FEARS of "absolute carnage" outside polling stations on Referendum Day amid a growing atmosphere of intimidation have been raised by the No camp.
The suggestion comes after Yes Scotland was accused of organising "street mobbery" to shout down leading Unionist Jim Murphy, who warned the campaign had taken a "sinister turn".
Better Together leader Alistair Darling will talk to Police Scotland this week about the force's plans for September 18 and his "increasing concerns about the temperature of the debate".
Yesterday, a 55-year-old man was charged over an alleged assault on a woman after a disturbance between Yes and No campaigners in Glasgow. The incident involved about 30 people in Argyle Street on Saturday afternoon.The man has been released and a report will be sent to the procurator-fiscal.
Mary Pitcaithly, the Chief Counting Officer overseeing the vote, has spoken to Police Scotland about security and possible "high tensions" with an expected big turnout. Police are said to be planning a huge security operation.
Alex Salmond made it clear he absolutely condemned any intimidation, but said claims of organised mobs were "ridiculous" and emphasised the high level of political engagement among ordinary citizens in the campaign.
Mr Murphy has suspended his "100 towns in 100 days" tour on police advice after he complained of organised intimidation. He was hit by an egg while campaigning in Kirkcaldy.
The MP for East Renfrewshire said passionate engagement, heckling and even egg-throwing were part of the campaign process but orchestrated intimidation by scores of people was not.
"I would turn up and there was an organised mob of Yes supporters, facilitated through the Yes Scotland local organisations, their websites, Facebook and other social media," he explained.

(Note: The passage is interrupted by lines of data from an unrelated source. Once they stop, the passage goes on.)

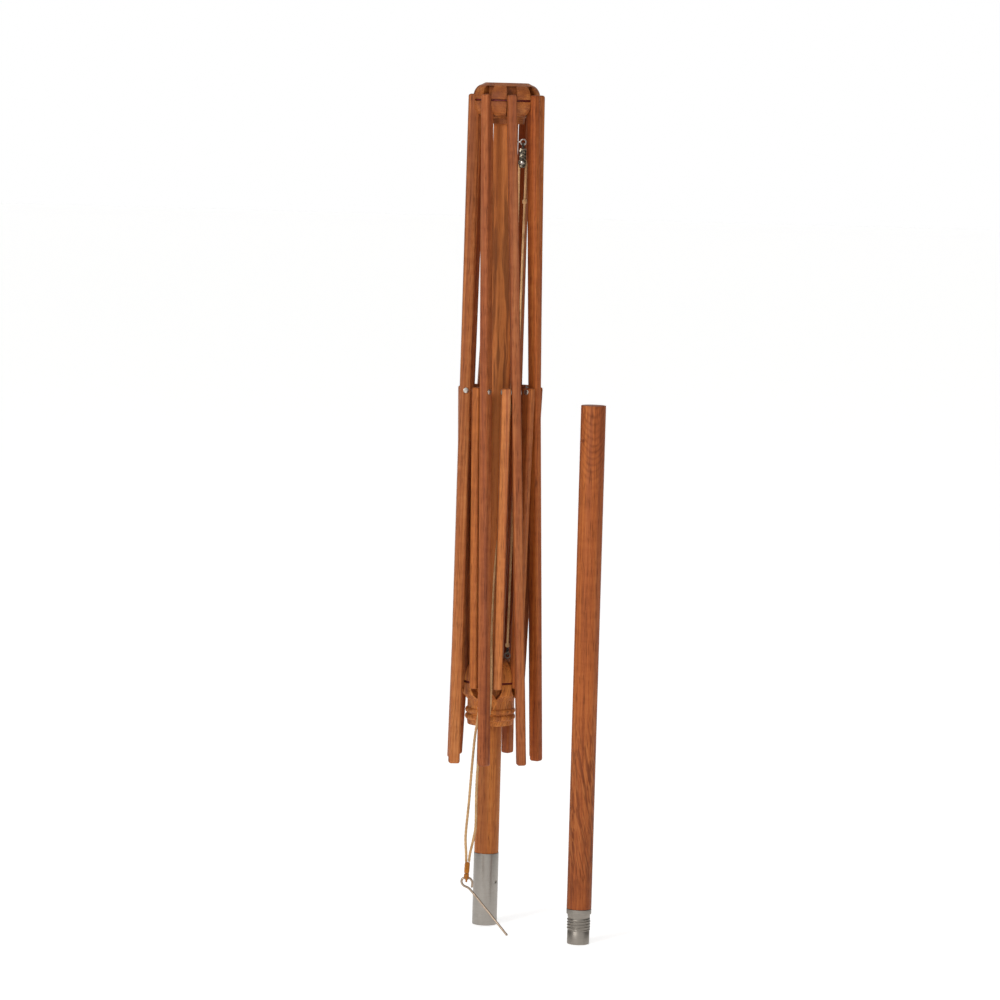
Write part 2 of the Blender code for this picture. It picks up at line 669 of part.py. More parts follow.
def add_cords(link_top):
    to_world = facing(TACKLE_AZIMUTH)
    steps = 10
    over = []
    for i in range(steps + 1):
        angle = math.pi * i / steps
        over.append((TACKLE_R + BIGHT_R * math.cos(angle), 0.0, SHEAVE_Z + BIGHT_R * math.sin(angle)))
    tube("cord_over_sheave", over, CORD_R, "cord", to_world)
    outer = to_world @ Vector((TACKLE_R + BIGHT_R, 0.0, SHEAVE_Z - GAP))
    knot = to_world @ Vector((RUNNER_EYE_R, 0.0, link_top))
    lift = [outer.lerp(knot, i / 12) for i in range(13)]
    tube("lift_cord", lift, CORD_R, "cord")
    tube("haul_cord_upper", smooth_route(HAUL_UPPER_ROUTE, 0.022), CORD_R, "cord")
    tube("haul_cord_lower", smooth_route(HAUL_LOWER_ROUTE, 0.0115), HAUL_CORD_R, "cord")
    tube("lanyard", smooth_route(LANYARD_ROUTE, 0.0115), HAUL_CORD_R, "cord")


def add_locking_pin():
    tube("locking_pin", smooth_route(PIN_ROUTE, 0.0042), PIN_WIRE_R, "steel")
    bm = rod(WHIPPING_R, WHIPPING_FOOT, WHIPPING_TOP)
    bmesh.ops.bevel(bm, geom=[e for e in bm.edges if e.calc_face_angle() > 1.2],
                    offset=0.0008, segments=1, affect="EDGES")
    add_part("cord_whipping", mesh_of(bm, "cord_whipping"), "whipping")
    place = Matrix.Translation(CORD_LOOP_AT) @ Matrix.Rotation(math.pi / 2, 4, "Y")
    ring("cord_loop", CORD_LOOP_R, CORD_LOOP_CORD_R, "cord", place)


add_ribs()
add_hub()
add_runner()
add_upper_pole()
add_ferrule()
add_lower_pole()
add_pulley()
add_cords(add_runner_tackle())
add_locking_pin()
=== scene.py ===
"""The looks of a closed wooden parasol frame and the lower half of its pole.

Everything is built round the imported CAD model, in its frame: metres, +Z up the poles, -Y to the
front, with the origin on the upper pole's axis at the mouth of its ferrule. Azimuths start at the
front and turn towards +X.
"""

import json
import math
import random

import bmesh
import bpy
from mathutils import Matrix, Vector


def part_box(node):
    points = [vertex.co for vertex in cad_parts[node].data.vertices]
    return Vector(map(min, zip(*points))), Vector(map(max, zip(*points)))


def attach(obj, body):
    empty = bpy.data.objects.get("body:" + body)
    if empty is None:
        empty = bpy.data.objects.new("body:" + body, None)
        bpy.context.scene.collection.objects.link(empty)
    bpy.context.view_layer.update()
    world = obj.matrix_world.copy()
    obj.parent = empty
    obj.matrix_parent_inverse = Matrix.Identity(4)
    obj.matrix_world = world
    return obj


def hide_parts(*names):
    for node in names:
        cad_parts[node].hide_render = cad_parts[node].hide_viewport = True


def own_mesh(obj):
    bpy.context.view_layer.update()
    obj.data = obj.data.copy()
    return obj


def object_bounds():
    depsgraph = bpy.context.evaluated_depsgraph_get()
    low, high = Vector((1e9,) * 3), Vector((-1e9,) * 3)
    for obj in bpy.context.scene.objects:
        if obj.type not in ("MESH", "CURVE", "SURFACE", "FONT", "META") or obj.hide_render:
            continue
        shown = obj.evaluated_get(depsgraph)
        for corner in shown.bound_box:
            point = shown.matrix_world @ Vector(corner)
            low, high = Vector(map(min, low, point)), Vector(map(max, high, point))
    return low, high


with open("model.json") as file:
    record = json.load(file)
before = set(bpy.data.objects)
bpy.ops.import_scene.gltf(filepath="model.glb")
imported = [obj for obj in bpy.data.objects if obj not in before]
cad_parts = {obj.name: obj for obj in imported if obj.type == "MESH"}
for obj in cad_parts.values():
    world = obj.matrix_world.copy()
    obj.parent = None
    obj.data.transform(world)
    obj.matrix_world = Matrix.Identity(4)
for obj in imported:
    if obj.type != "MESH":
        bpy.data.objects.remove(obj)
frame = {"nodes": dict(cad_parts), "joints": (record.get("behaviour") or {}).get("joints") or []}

CAD_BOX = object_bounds()
UP = Vector((0.0, 0.0, 1.0))
TURN = 2 * math.pi


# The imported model's joints, as the places to build from.

JOINTS = {joint["name"]: joint for joint in frame["joints"]}
RIBS = range(1, 9)


def anchor(joint):
    return Vector(JOINTS[joint]["pos_m"])


def azimuth_of(point):
    return math.atan2(point.x, -point.y)


def radial(azimuth):
    return Vector((math.sin(azimuth), -math.cos(azimuth), 0.0))


def facing(azimuth):
    """Turns local +X outwards along this azimuth, and local +Y along the circle."""
    return Matrix.Rotation(azimuth - math.pi / 2, 4, "Z")


def at(point):
    return Matrix.Translation(point)


def middle_of(node):
    low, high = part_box(node)
    return (low + high) / 2


# Camera, light and floor.

CAMERA_AT = (0.0, -6.7, 1.2917)
CAMERA_YAW = math.radians(-0.055)
CAMERA_PITCH = math.radians(-5.328)
CAMERA_ROLL = math.radians(1.56)
CAMERA_LENS = 155.93
SENSOR = 36.0


def linked(name, data):
    """A new object in the scene."""
    obj = bpy.data.objects.new(name, data)
    bpy.context.scene.collection.objects.link(obj)
    return obj


def add_camera():
    data = bpy.data.cameras.new("camera")
    data.sensor_width = SENSOR
    data.lens = CAMERA_LENS
    camera = linked("camera", data)
    camera.matrix_world = (
        at(CAMERA_AT)
        @ Matrix.Rotation(CAMERA_YAW, 4, "Z")
        @ Matrix.Rotation(math.pi / 2 + CAMERA_PITCH, 4, "X")
        @ Matrix.Rotation(CAMERA_ROLL, 4, "Z")
    )
    bpy.context.scene.camera = camera


def add_light(name, place, target, size, power):
    data = bpy.data.lights.new(name, "AREA")
    data.shape = "DISK"
    data.size = size
    data.energy = power
    light = linked(name, data)
    light.location = place
    light.rotation_euler = (Vector(target) - Vector(place)).to_track_quat("-Z", "Y").to_euler()


def add_world():
    """A white room. It lights the object less than it shows, so that the key light can model it."""
    world = bpy.data.worlds.new("studio")
    bpy.context.scene.world = world
    world.use_nodes = True
    made = Nodes(world.node_tree)
    direction = made.add("TexCoord", {}).outputs["Generated"]
    sideways = made.math("ABSOLUTE", made.add("SeparateXYZ", {"Vector": direction}).outputs["X"])
    # The room is darker to the left and the right, which shades the edges of round pieces.
    room = made.between(sideways, 0.10, 0.75, 0.88, 0.06, smooth=True)
    seen = made.add("LightPath", {}).outputs["Is Camera Ray"]
    background = made.tree.nodes["Background"]
    made.put(background.inputs["Color"], (1.0, 1.0, 1.0, 1.0))
    made.put(background.inputs["Strength"], made.between(seen, 0.0, 1.0, room, 1.0))


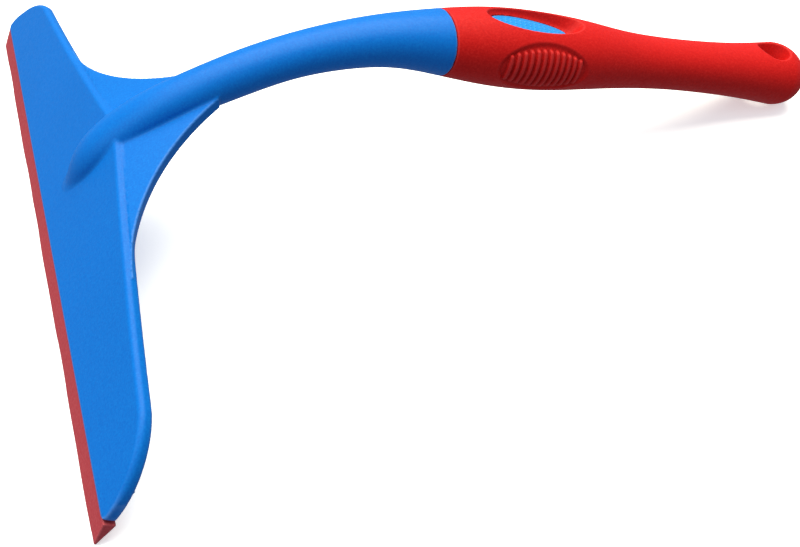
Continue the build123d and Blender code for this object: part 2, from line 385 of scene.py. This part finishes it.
def badge_distance(x, y, z):
    """Oval badge with a slight dome, a raised border and rows of small pips."""
    along, up = turned(x, z, scoop_x, scoop_z, -scoop_slope)
    size = np.sqrt((along / badge_size[0]) ** 2 + (y / badge_size[1]) ** 2)
    rim = oval_distance([(along, badge_size[0]), (y, badge_size[1])])
    row = np.round(y / pip_pitch)
    shift = along + row * pip_pitch / 2
    away = np.hypot(shift - np.round(shift / pip_pitch) * pip_pitch, y - row * pip_pitch)
    pips = pip_height * (0.5 + 0.5 * np.cos(math.pi * np.minimum(away / pip_radius, 1)))
    border = 0.2 * (0.5 + 0.5 * np.cos(math.pi * np.clip((rim + 1.0) / 0.6, -1, 1)))
    top = badge_top + badge_dome * (1 - size ** 2) + border + pips * ease((-rim - 1.7) / 0.6)
    body = round_meet(rim, up - top, badge_edge)
    return np.maximum(body, -up - badge_seat + 0.05)


# ---------------------------------------------------------------- meshing
def sample_blocks(field, low, counts, step, block):
    """The field on a regular grid, worked out only in the blocks that the surface may cross."""
    grid = np.ones(counts * block + 1, np.float32)
    size = step * block
    corners = np.stack(np.meshgrid(*[np.arange(n) for n in counts], indexing="ij"), -1).reshape(-1, 3)
    centres = low + (corners + 0.5) * size
    middle = field(*centres.T)
    for corner in corners[middle < 0]:
        a, b, c = corner * block
        grid[a:a + block + 1, b:b + block + 1, c:c + block + 1] = -1
    ticks = np.arange(block + 1) * step
    for corner in corners[np.abs(middle) < size * 1.3]:
        start = low + corner * size
        points = np.meshgrid(*[start[i] + ticks for i in range(3)], indexing="ij")
        a, b, c = corner * block
        grid[a:a + block + 1, b:b + block + 1, c:c + block + 1] = field(*points)
    return grid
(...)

The Labour front-bencher said he had fears for the public, saying: "These are people intending to disrupt and silence undecided voters on street corners so they cannot have their say." He added: "There's a difference between passion and aggression and there's a difference between one or two or even a dozen people turning up to heckle, and hundreds of people being organised to turn up to disrupt their opponents' meetings, turning over tables, climbing onto the crates, trying to attack a photographer because they happened to be English."
Mr Murphy said he had been called a traitor, a Quisling and a terrorist and added: "This isn't about small individuals or the odd idiot, this is orchestrated, it's co-ordinated and it has to stop."
Fears have been expressed of polling-day trouble, with No supporters concerned about intimidation at polling stations when rival campaigners come face to face. One senior No campaign source said: "We are worried that there is going to be absolute carnage."
The First Minister, who is in Dundee today, hailed the campaign as the "most exciting, participative and powerful debate in Scottish political history". He pointed out that someone was convicted last week of making online threats to him, and said a female Yes supporter was assaulted in Glasgow.
But, he said: "I don't hold press conferences accusing Mr Murphy or the No Campaign of orchestrating these events because I know that it would be ridiculous to do so. So let me be absolutely clear … If Mr Murphy comes bawling and shouting at a street corner near you any time soon, keep doing your shopping, go on with what you are doing. It's just like a guy with 'the End is Nigh' round his neck; he'll go away soon."
Both sides urged those who have not yet registered to vote to do so. The deadline for registration is tomorrow.